Concluding thoughts: I wouldn’t consider going over 4 transports with Japan to be a “true” overbuild, since those transports are being used in different areas from the 4 baseline ones. The UK overbuild is the one I want to emphasize and to recommend the most heartily. When I’m playing Germany, few things make me more uncomfortable than a 5th and 6th British transport!
I had a game a while back where I realized that if I had purchased 3 UK transports instead of the normal 8 land units, I could have hit Germ with 14 land units, BB and A/F and likely taken it.
Actually, the purchase would have probably prevented a push by Germany into the Caucases that turn unless he didn’t believe I was planning on hitting has capital
Agreed in principle, but I don’t usually have the resources to get up to 5 transports before the Aussie transport arrives. If I run with the Aussie tranny, that is typically my 5th. In a game with an Africa bid I’m struggling to produce 8 land units a turn for the first few turns.
Another good article Uffish.
I’d like to expand on the Japanese overbuild. I’ve found that 8 trns can be useful. I typically will play with 6 trns so you can consider this a 2 trn overbuild. Its design is to set up a 4 unit, two-turn shuck from Japan to Per. The layout is 2 trns in Jap Sz, 4 trns in Fic sz, 2 trns in the Red Sea. You pair this with either a Fic and/or Ind IC and you can flood Per with up to 10 units per turn.
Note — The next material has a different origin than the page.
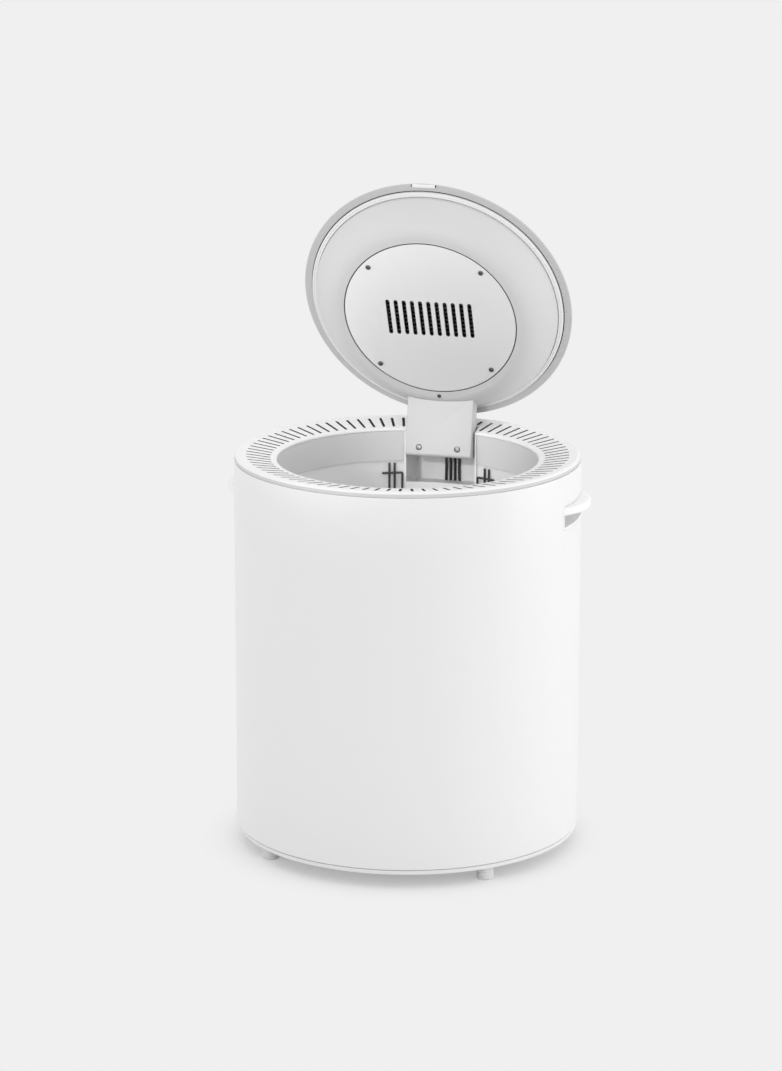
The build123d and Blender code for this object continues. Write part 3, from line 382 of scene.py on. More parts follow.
# Name, grey, roughness, drift of tone, relief, coat.
PLASTICS = {
    "shell": ("white_gloss_shell", 0.86, 0.3, 0.012, 6, 0.3),
    "cover": ("white_gloss_cover", 0.75, 0.36, 0.012, 6, 0.2),
    "ring": ("white_satin_ring", 0.9, 0.42, 0.015, 10, 0.0),
    # Whiter than the shell: partly the handles' own white, partly painted light that lifts the shade
    # in their pockets.
    "handle": ("white_handle_and_painted_light", 0.93, 0.35, 0.012, 8, 0.0),
    # Painted shade: darker than the ring, for the shadow gap under its crest.
    "band": ("grey_band_painted_shade", 0.66, 0.42, 0.015, 10, 0.0),
    # Painted shade: the arm is the ring's white plastic, darkened to the shade it stands in.
    "arm": ("white_arm_painted_shade", 0.6, 0.42, 0.015, 10, 0.0),
    "base": ("white_base", 0.84, 0.45, 0.02, 12, 0.0),
    "collar": ("grey_collar", 0.7, 0.4, 0.05, 10, 0.0),
    "liner": ("silver_grey_liner", 0.66, 0.5, 0.05, 14, 0.0),
    "rim": ("grey_rim", 0.56, 0.42, 0.04, 10, 0.0),
    # Painted shade: near black, for the walls and chamfers of slots, darker than the light makes them.
    "painted_slot_shade": ("painted_shade_slot_walls", 0.07, 0.7, 0.1, 10, 0.0),
    "well": ("grey_well", 0.9, 0.5, 0.08, 14, 0.0),
    "gasket": ("pale_gasket", 0.86, 0.35, 0.03, 10, 0.0),
    "rubber": ("pale_rubber", 0.78, 0.7, 0.08, 30, 0.0),
    # Black of the cables, gland and thermostat, and painted shade beside the seal, round the plate and
    # at the catch.
    "cable": ("black_cable_and_painted_shade", 0.02, 0.5, 0.2, 15, 0.0),
    "fan": ("black_fan", 0.03, 0.45, 0.15, 15, 0.0),
    "panel": ("black_panel", 0.012, 0.12, 0.1, 1, 0.5),
    "mark": ("pale_panel_mark", 0.55, 0.6, 0.05, 5, 0.0),
}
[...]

You can set this up with your initial 6 trns which allows you to get 2 inf to Per in two turns, then you gradually up it to 7 trns, then you get the 8th.
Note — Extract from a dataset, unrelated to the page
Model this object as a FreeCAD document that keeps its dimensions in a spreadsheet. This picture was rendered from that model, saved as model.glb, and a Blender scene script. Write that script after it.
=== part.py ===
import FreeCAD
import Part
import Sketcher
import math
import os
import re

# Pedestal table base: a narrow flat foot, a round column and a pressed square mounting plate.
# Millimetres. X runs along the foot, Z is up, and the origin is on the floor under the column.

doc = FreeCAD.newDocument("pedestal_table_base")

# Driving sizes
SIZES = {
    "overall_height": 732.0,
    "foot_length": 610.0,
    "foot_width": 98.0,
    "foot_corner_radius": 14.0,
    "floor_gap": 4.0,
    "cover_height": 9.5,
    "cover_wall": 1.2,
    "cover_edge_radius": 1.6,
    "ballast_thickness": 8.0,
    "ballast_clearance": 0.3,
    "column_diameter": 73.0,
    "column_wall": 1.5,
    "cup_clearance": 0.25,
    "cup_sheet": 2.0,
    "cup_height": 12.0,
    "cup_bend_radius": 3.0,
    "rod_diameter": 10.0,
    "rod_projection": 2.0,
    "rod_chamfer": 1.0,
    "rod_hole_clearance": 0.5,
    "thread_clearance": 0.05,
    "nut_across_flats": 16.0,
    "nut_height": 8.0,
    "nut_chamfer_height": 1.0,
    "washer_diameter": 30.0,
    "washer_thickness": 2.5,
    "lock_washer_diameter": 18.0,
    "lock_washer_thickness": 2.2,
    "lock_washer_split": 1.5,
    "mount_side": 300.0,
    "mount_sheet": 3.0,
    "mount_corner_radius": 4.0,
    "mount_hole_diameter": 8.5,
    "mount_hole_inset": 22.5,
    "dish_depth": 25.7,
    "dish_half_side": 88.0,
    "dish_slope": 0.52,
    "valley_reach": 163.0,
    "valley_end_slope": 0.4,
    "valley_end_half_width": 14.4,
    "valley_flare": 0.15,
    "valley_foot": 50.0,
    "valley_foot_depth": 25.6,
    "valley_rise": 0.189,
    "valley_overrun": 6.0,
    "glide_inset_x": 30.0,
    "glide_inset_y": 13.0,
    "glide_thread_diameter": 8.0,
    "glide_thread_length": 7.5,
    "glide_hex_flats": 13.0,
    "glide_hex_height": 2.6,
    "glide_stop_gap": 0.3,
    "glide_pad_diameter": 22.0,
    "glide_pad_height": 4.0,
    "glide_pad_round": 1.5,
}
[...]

A secondary consideration would be to use your 6 base trns and shift to North American shuck. Layout would be 2 trns in Jap sz, 4 in Fic sz (appearance of going after Afr or the Mid East), only when you shuck you send 4 inf to Ala and the 4 trns from Fic unload 8 inf into Bury. This should be paired with a Man IC and likely a Fic IC.
The Man troops can then cycle through Bury while the Fic IC can cover the South and China, but your main thrust will be through the shortest route which is Bury to Yak.
I play with 9 jap trannies, but that’s because my wicked playstyle. Polar Express all the way!